Further, exploring the Red Planet could help solve some of the resource problems facing our own planet, novelist Michael Swanwick added.

"We all are running out of a lot of different minerals, some of which our civilization depends on," said Swanwick, who has won the Hugo and Nebula awards for his work. "Strange[ly] enough, there is the possibility of copper going extinct. There is a science-fiction idea for you."

Beyond canals on Mars

In the late 1800s and early 1900s, American astronomer Percival Lowell popularized the idea of canals on Mars. Lowell saw features on Mars that he believed were built by an advanced civilization to transport water around the Red Planet.

This wrongheaded notion fueled intense science-fiction interest in Mars for decades. Visions of a water-poor planet populated with Martians influenced authors ranging from Edgar Rice Burroughs to Ray Bradbury.

While spacecraft observations showed that Mars didn't flow with vast amounts of water in the recent past, their close-up looks at the planet did reveal ancient volcanoes, smaller channels and other evidence of geological activity in the past, said Geoffrey Landis, whose day job is working on Mars missions at NASA's Glenn Research Center in Ohio.

"Mars is not the planet of canals and Barsoomians that we thought, perhaps, in the early 1900s, but it is still interesting," he said. (Barsoomians are the Martian inhabitants in Burroughs' novels.)

Exploring this uncharted territory is something that virtually every 17-year-old wants to do now, Swanwick said, adding that there are few opportunities to blaze new trails here on our increasingly crowded and heavily explored Earth.

"If you can go on Mars," Swanwick said, "you can put on your suit and go someplace that nobody has been before ... a natural cry to the heart of every person in the world."

Seeking new audiences

The power of science fiction lies in showing people visions of exploration that are possible, said moderator Catherine Asaro, who wrote a series of novels called "The Saga of the Skolian Empire."

Writers, she told the audience, are "in the business of selling a dream." But the challenge is bringing that dream to audiences that are not inherently interested in space exploration.

"As writers, we hope to inspire the population of coming generations of young people, and the current population of adults, to dream of Mars, too — or to dream of other worlds, like we do."
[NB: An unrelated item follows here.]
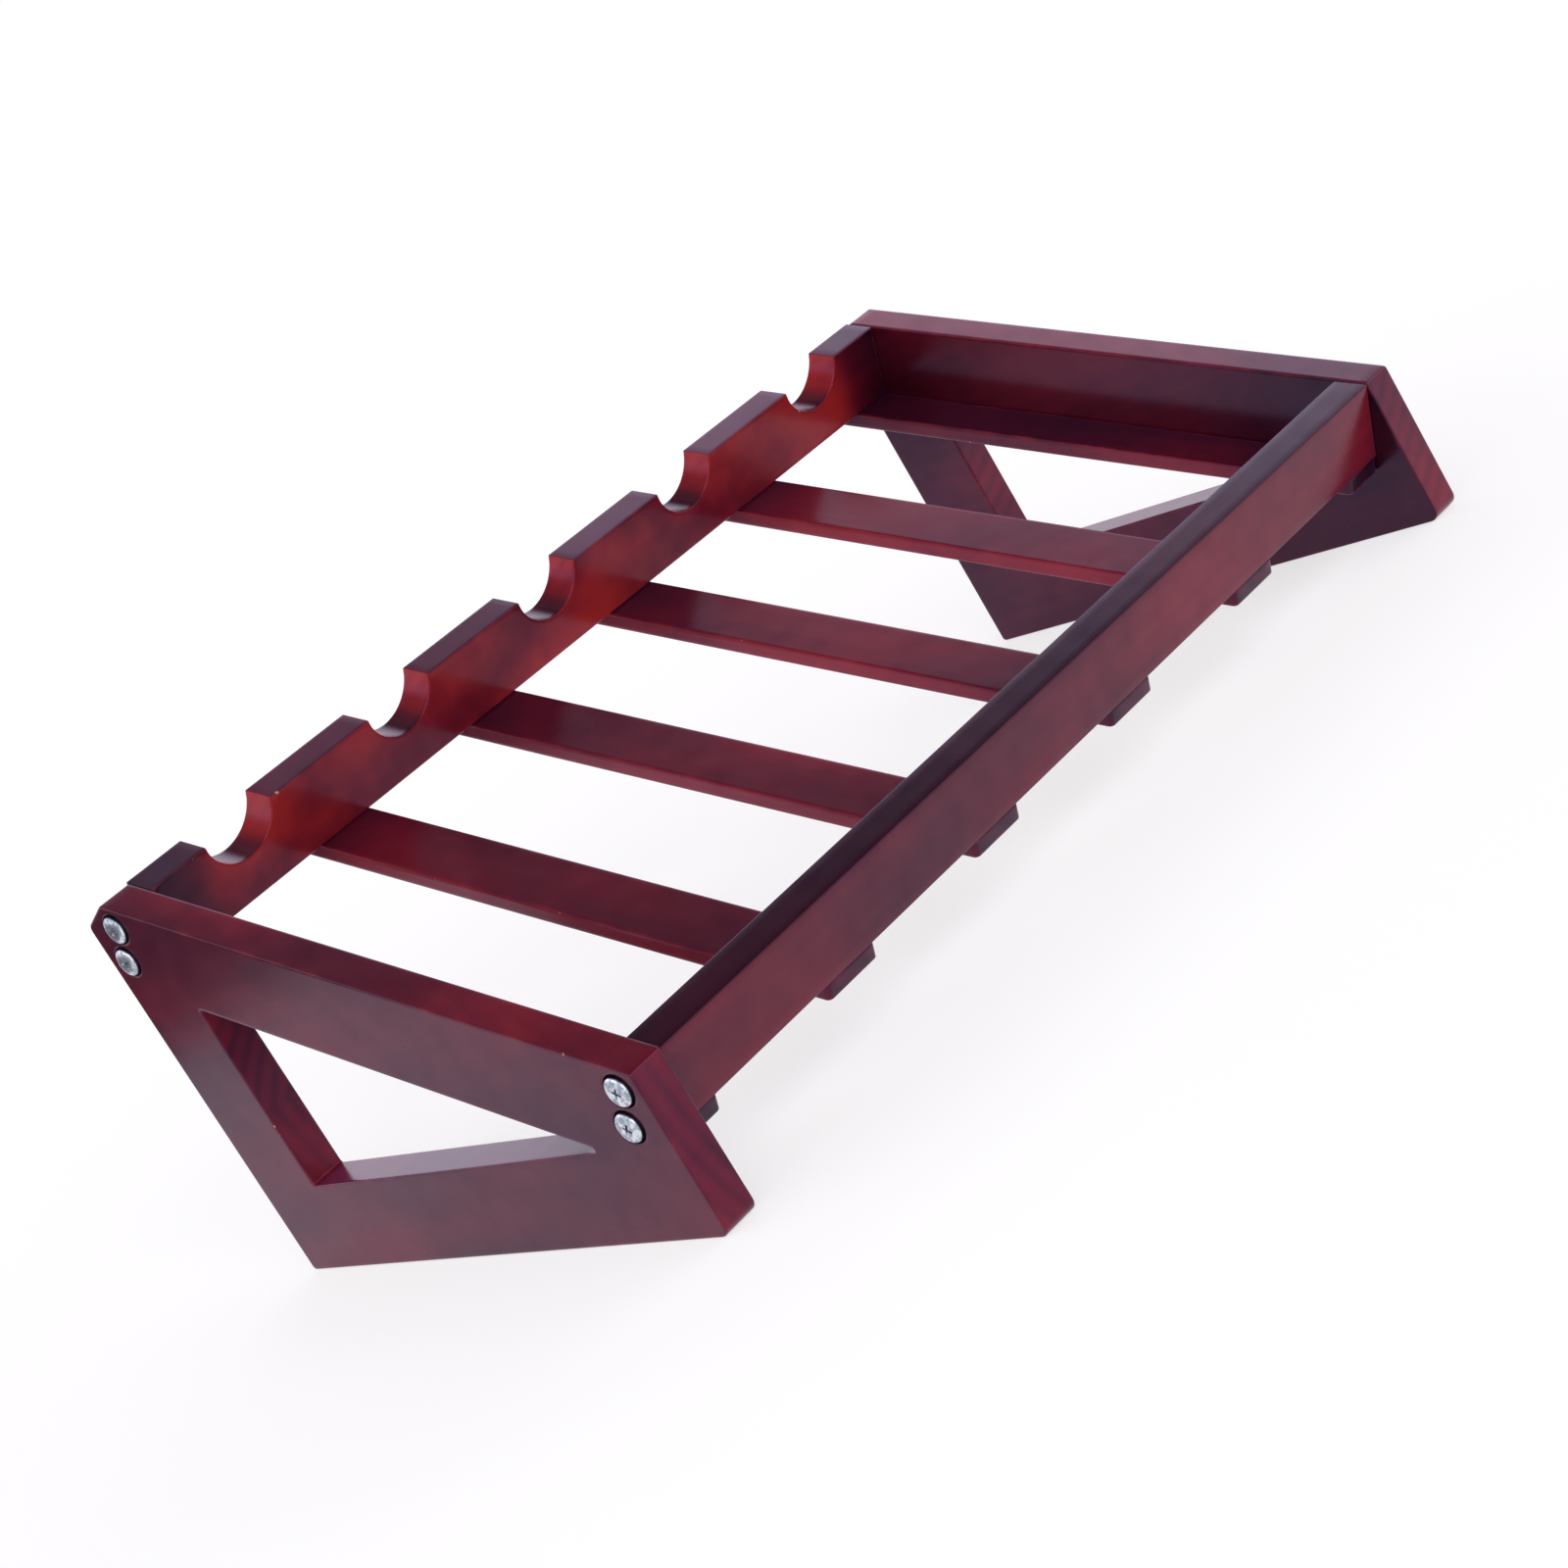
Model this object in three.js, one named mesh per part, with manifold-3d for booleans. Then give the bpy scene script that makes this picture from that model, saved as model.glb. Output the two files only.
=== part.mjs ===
// Five-place wooden display rack: two end frames, a notched rail, a plain rail, six slats and their screws.
// Millimetres, +Z up. X runs along the rails, -Y is the low front, +Y the high back.
// The origin is on the standing surface, under the middle of the rack.
import * as THREE from 'three';
import { mergeVertices } from 'three/addons/utils/BufferGeometryUtils.js';
import Module from 'manifold-3d';

const wasm = await Module();
wasm.setup();

// Driving dimensions
const frameThickness = 18;
const railThickness = 17;
const railLength = 530;            // between the inner faces of the end frames
const frameDepth = 295;            // front edge to back edge of an end frame
const frameFrontHeight = 74;       // upright front edge of an end frame
const slopeAngle = 23;             // degrees that the slat bed rises towards the back
const memberWidth = 42.5;          // width left all round the triangular opening
const tipCut = 19.5;               // length of sloping edge lost where the sharp back corner is cut off
const tipDrop = 15.5;              // length of upright back edge lost there
const frontCornerRadius = 5;
const backCornerRadius = 4;
const smallCornerRadius = 2;
const openingCornerRadius = 1.5;

const railWidth = 38;              // height of both rails, square to the slat bed
const plainRailSetDown = 0.6;      // the plain rail lies this far under the sloping edge
const notchedRailOverhang = 2.3;   // the notched rail stands this far past the end of the sloping edge
const notchCount = 5;
const notchPitch = 105.6;
const notchRadius = 20.6;
const notchCentreRise = 2.3;       // the notch circles are centred this far above the rail's top edge

const slatCount = 6;
const slatPitch = 103.2;
const slatWidth = 32.5;
const slatThickness = 8;
const firstSlatStart = -10.8;      // from the rail's end; the outer two slats are cut flush with the rails
const slatBackInset = 3;           // slats end this far inside the notched rail's outer face
const slatFrontInset = 0.4;        // and this far inside the plain rail's outer face
const slatCornerRadius = 2.5;

const screwSpacing = 17;           // between the two screws in a rail's end
const headRadius = 6.7;
const headHeight = 3.2;
const headStandOff = 1.9;          // the heads stand this far out of the end frame
const headOutline = [              // share of the head's radius, then depth below the crown
  [0, 0],
  [0.72, 0.25],
  [0.93, 0.7],
  [1, 1.4],
];
const counterboreRadius = 7.6;
const shankRadius = 2.5;
const screwReach = 34;             // length of an end screw inside the rail
const screwTip = { length: 5, radius: 0.4 };
const screwCross = { reach: 2.6, width: 1.1, depth: 1.7 };
const slatScrewHeadRadius = 3.3;
const slatScrewRadius = 1.5;
const slatScrewLength = 24;
const slatScrewOffset = 4.6;       // slat screws sit off the rails' middle lines, clear of the end screws
const slatScrewInset = 0.2;        // their heads lie this far inside the slats' undersides
const slatScrewTip = { length: 4, radius: 0.3 };
const slatScrewCross = { reach: 1.9, width: 0.7, depth: 1.2 };

const gap = 0.3;                   // left between touching pieces
const boreClearance = 0.3;         // between a screw and its hole, on the radius
const cutOvershoot = 2;            // cutters pass the faces they cut by this much
const spareHoleDepth = 1;          // a blind hole goes this far past its screw's point

// Facets round a full circle, or along one rounded corner
const boreSides = 20;
const headSides = 28;
const notchSides = 48;
const slatScrewSides = 16;
const frameCornerSegments = 6;
const slatCornerSegments = 5;
const weldTolerance = 1e-4;

const slope = THREE.MathUtils.degToRad(slopeAngle);
const alongSlope = new THREE.Vector2(Math.cos(slope), Math.sin(slope));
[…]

Author Mary Turzillo, who said some of her works (including "Mars Is No Place For Children") are recommended reading on the International Space Station, asserted that the big problem is "how to convince the old fogies in Congress" that space exploration is a valuable activity.

"Andy Weir is doing that for us," she said jokingly, referring to the author of "The Martian" (Broadway Books, 2014). A film based on the best-selling book is set to hit theaters in November.